The anti-cancer drug Avastin is as effective as Lucentis at treating progressive vision loss in people with wet age-related macular degeneration, researchers reported last week in the first head-to-head study of the two drugs. The finding could pave the way for the regulatory approval of Avastin (bevacizumab), which, at less than $100 per injection, costs only a fraction of the much more expensive $2000-per-shot Lucentis (ranibizumab).
In June, we reported the results of a large multi-center trial conducted by the US National Eye Institute that tested the efficacy of Lucentis in treating a related vision disorder called diabetic macular edema. The trial was highly criticized for not including Avastin in the study, and for taking money and free drugs from South San Francisco–based Genentech, the company that makes both Avastin, a monoclonal antibody that blocks a protein called vascular endothelial growth factor (VEGF), and Lucentis, which is a truncated form of Avastin.
“My frustration is that tax dollars were used to subsidize industry-sponsored research,” Philip Rosenfeld, an ophthalmologist at the University of Miami Miller School of Medicine, told Nature Medicine at the time.
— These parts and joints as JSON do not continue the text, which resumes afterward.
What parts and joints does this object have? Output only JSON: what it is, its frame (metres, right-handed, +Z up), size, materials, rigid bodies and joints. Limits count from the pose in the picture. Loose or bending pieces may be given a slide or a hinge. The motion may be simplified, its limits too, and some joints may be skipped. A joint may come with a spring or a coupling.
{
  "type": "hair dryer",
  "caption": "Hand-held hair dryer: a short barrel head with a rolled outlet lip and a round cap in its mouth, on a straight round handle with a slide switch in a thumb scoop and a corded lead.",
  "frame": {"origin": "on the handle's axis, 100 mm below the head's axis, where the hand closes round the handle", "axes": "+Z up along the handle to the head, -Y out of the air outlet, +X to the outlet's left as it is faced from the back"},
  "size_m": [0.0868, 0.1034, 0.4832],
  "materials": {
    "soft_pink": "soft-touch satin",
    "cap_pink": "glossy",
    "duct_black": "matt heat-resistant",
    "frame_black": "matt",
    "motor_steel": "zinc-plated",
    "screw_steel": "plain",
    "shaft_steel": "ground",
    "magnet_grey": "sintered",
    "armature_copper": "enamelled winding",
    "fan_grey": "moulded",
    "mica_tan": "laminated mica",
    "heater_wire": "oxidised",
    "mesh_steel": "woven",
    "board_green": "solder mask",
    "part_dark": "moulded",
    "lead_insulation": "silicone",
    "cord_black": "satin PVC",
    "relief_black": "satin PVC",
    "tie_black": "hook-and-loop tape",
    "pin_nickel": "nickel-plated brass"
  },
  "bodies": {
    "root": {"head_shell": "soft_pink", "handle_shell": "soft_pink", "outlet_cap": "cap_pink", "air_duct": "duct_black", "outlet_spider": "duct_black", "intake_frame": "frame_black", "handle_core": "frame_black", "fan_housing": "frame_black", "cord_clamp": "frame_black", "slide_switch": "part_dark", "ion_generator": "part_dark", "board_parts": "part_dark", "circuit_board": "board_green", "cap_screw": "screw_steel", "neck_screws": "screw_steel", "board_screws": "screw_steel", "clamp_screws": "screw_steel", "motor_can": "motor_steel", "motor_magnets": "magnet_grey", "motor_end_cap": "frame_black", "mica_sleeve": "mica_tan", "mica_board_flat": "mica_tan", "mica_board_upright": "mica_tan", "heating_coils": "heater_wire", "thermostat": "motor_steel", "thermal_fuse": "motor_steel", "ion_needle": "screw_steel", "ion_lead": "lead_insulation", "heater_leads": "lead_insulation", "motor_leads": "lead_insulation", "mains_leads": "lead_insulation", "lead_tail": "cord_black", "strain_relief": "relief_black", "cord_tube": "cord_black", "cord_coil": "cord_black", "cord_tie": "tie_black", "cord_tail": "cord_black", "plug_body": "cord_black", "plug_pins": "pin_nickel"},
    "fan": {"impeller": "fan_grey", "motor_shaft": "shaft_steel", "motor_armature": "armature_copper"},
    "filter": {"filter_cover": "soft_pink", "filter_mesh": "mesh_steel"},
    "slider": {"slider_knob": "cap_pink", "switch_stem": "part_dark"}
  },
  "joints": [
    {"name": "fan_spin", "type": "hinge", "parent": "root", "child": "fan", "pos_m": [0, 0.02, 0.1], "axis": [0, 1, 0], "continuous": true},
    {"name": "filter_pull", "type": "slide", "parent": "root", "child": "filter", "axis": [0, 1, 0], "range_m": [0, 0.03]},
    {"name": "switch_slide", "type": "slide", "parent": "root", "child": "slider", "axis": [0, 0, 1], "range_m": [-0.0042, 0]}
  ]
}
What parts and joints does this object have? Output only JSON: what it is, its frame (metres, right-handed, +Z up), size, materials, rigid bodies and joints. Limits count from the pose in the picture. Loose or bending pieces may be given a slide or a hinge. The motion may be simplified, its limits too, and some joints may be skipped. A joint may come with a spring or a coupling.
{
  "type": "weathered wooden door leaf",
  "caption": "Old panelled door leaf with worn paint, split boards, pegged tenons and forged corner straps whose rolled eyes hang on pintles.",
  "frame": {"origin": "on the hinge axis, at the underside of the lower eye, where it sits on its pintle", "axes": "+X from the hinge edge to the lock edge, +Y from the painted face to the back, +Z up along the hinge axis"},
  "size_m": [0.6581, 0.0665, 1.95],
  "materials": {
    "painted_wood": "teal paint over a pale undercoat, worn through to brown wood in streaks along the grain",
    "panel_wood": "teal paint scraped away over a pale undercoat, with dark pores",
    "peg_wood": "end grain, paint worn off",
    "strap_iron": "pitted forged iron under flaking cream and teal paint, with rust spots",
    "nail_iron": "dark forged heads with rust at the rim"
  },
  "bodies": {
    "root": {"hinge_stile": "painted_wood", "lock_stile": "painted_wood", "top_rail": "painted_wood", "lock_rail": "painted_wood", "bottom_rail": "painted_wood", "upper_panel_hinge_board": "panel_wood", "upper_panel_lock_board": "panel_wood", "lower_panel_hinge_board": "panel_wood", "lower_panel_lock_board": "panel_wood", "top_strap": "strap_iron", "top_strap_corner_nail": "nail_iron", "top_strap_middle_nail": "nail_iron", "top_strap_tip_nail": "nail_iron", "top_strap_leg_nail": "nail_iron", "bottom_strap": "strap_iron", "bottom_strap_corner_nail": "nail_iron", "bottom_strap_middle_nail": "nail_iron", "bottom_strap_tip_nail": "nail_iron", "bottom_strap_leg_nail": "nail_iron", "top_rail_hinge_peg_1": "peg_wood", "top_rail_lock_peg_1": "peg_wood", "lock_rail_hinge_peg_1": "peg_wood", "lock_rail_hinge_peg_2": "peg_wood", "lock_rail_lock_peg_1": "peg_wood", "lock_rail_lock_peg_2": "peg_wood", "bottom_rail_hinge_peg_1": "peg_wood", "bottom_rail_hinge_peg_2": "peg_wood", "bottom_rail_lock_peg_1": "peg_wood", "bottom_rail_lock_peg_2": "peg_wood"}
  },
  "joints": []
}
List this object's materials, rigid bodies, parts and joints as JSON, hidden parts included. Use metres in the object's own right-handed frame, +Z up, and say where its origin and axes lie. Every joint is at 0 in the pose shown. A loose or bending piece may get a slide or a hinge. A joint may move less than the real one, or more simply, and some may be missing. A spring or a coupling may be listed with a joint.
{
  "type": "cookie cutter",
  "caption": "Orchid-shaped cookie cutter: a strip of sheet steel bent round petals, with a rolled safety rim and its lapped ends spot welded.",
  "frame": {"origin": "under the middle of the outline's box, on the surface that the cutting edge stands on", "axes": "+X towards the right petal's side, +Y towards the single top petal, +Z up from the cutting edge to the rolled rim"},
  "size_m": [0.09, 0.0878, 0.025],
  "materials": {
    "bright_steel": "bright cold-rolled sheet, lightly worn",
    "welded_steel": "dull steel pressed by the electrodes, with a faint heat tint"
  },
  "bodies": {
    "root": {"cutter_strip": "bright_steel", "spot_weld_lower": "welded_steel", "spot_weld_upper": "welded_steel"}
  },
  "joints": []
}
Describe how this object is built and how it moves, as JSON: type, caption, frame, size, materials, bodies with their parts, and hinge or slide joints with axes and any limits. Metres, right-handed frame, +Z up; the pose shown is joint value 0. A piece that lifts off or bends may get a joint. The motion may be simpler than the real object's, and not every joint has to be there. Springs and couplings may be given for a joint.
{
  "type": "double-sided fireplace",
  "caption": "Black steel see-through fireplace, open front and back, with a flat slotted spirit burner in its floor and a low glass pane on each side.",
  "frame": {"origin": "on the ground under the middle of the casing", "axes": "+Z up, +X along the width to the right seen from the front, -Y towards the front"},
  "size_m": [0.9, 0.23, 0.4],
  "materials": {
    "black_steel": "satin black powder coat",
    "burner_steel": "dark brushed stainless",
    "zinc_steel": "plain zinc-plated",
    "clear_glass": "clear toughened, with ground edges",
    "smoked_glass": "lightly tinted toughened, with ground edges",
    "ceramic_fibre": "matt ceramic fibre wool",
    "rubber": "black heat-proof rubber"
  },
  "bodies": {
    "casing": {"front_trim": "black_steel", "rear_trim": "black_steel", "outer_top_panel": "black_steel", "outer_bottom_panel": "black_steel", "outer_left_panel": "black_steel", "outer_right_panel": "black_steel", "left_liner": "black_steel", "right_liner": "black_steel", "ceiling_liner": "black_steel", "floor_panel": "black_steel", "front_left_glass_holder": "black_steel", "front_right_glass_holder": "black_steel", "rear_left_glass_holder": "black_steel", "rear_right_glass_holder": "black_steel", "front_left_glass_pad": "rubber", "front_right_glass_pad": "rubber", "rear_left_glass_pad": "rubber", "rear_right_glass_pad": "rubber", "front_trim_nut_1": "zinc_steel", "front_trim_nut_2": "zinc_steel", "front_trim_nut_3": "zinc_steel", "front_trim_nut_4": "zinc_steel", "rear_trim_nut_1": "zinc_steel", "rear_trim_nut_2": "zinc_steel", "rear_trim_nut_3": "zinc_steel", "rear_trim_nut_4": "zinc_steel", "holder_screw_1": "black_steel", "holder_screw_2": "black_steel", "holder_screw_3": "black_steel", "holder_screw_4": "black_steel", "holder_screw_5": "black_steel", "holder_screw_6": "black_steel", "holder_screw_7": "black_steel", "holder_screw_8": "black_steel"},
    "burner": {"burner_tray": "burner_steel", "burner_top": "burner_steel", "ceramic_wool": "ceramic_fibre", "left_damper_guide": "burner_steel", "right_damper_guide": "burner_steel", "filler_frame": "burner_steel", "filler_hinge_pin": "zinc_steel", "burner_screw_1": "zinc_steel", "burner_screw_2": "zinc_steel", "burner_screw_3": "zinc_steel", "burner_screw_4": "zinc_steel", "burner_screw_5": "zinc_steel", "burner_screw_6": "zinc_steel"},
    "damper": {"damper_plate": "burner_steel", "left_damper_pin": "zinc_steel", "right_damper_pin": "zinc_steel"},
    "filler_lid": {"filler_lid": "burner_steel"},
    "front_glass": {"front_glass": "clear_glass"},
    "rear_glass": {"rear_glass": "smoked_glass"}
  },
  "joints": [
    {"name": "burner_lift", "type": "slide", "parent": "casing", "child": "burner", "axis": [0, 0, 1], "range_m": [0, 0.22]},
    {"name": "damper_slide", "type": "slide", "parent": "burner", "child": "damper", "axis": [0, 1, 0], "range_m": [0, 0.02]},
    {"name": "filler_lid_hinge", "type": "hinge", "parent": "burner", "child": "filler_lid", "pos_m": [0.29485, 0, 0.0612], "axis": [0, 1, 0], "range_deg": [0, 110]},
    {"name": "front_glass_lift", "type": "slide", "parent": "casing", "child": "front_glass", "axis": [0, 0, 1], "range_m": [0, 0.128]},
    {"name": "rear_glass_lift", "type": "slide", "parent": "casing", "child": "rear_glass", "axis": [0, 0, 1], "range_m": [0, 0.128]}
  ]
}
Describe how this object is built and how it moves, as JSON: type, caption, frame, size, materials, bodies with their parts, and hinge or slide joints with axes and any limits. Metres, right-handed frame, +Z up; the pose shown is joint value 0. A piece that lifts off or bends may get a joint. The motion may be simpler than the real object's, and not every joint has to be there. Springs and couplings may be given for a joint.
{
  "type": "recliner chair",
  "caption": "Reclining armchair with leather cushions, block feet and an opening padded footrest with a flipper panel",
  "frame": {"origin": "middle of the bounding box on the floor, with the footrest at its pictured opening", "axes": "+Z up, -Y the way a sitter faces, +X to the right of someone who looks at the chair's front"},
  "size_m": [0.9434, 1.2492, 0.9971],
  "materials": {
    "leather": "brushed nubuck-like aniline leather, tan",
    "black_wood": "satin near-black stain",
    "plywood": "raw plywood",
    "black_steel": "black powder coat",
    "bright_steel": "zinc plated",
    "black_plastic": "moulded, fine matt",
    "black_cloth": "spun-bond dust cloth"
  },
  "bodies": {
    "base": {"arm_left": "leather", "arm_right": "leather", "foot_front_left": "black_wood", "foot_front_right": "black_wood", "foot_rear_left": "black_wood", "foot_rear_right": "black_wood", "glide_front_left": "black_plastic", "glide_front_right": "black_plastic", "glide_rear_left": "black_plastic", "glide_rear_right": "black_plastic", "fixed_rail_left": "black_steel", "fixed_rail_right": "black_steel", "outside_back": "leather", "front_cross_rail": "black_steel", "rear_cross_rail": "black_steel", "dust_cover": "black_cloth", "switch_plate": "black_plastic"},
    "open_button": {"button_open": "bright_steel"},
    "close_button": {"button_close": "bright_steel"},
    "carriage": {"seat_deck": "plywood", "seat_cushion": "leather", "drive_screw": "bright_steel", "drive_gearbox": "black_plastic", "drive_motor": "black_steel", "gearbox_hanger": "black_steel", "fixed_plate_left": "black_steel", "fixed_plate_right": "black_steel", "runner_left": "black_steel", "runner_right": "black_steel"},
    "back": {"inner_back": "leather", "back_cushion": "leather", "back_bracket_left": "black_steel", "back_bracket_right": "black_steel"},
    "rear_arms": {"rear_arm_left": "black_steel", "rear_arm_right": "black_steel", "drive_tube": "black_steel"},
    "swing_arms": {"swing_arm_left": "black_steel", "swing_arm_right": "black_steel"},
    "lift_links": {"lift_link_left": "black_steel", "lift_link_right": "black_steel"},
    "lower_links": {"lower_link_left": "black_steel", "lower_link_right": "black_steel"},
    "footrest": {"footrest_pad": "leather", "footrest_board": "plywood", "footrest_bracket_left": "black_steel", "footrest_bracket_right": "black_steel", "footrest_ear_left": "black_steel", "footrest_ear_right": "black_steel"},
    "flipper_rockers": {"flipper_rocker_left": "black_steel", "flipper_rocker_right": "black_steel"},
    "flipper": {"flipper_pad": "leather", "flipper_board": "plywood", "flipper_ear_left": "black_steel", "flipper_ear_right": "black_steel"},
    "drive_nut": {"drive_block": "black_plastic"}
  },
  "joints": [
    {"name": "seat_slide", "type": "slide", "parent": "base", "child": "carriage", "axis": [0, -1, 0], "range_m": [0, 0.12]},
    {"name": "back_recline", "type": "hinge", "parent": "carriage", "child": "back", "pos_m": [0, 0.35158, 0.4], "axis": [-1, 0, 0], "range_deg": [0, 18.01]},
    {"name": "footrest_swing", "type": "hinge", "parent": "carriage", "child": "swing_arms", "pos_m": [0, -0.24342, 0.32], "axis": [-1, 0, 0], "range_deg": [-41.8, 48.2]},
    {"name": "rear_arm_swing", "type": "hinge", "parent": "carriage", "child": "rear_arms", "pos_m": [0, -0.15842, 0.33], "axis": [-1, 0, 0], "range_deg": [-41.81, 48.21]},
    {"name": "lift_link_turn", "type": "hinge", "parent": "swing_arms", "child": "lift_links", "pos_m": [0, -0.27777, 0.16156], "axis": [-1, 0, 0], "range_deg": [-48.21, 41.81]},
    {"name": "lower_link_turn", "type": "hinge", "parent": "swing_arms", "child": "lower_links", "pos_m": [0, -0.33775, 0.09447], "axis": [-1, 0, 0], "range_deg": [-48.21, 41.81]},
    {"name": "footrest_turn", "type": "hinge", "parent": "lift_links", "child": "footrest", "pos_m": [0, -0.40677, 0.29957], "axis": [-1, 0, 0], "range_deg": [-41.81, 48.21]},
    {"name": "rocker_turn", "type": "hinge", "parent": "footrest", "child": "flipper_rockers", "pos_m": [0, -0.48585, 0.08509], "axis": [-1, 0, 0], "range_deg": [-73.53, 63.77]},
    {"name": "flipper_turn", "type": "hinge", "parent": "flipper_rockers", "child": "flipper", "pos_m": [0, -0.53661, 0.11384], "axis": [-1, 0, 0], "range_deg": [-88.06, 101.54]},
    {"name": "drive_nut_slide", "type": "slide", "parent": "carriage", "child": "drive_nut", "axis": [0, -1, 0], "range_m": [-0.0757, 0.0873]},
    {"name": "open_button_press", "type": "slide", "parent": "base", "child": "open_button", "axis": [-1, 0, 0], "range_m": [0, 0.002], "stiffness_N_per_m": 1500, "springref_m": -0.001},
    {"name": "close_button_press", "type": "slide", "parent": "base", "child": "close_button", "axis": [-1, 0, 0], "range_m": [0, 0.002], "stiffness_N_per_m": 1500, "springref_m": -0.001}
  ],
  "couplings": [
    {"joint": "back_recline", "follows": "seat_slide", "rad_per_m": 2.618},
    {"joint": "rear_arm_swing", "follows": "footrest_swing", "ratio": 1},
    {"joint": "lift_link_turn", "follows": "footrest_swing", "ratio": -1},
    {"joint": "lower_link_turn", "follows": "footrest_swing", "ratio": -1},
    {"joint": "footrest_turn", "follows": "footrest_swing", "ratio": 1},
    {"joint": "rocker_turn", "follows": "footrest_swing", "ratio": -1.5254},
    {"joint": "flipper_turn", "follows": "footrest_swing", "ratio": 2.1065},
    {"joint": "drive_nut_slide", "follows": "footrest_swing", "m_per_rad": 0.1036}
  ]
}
The organizers of the government-sponsored trial defended the decision to include only Lucentis as being “based on the science that we had at the time,” and said they would look to direct comparisons of the drugs in treating macular degeneration before deciding whether to launch a head-to-head study of Avastin and Lucentis for macular edema.
Now those results have come in. In a small, one-year, randomized study of people with macular degeneration, researchers from Boston University School of Medicine found similar levels of vision improvement in the 15 patients who took Avastin and the seven patients on Lucentis. The findings were published in the journal Eye.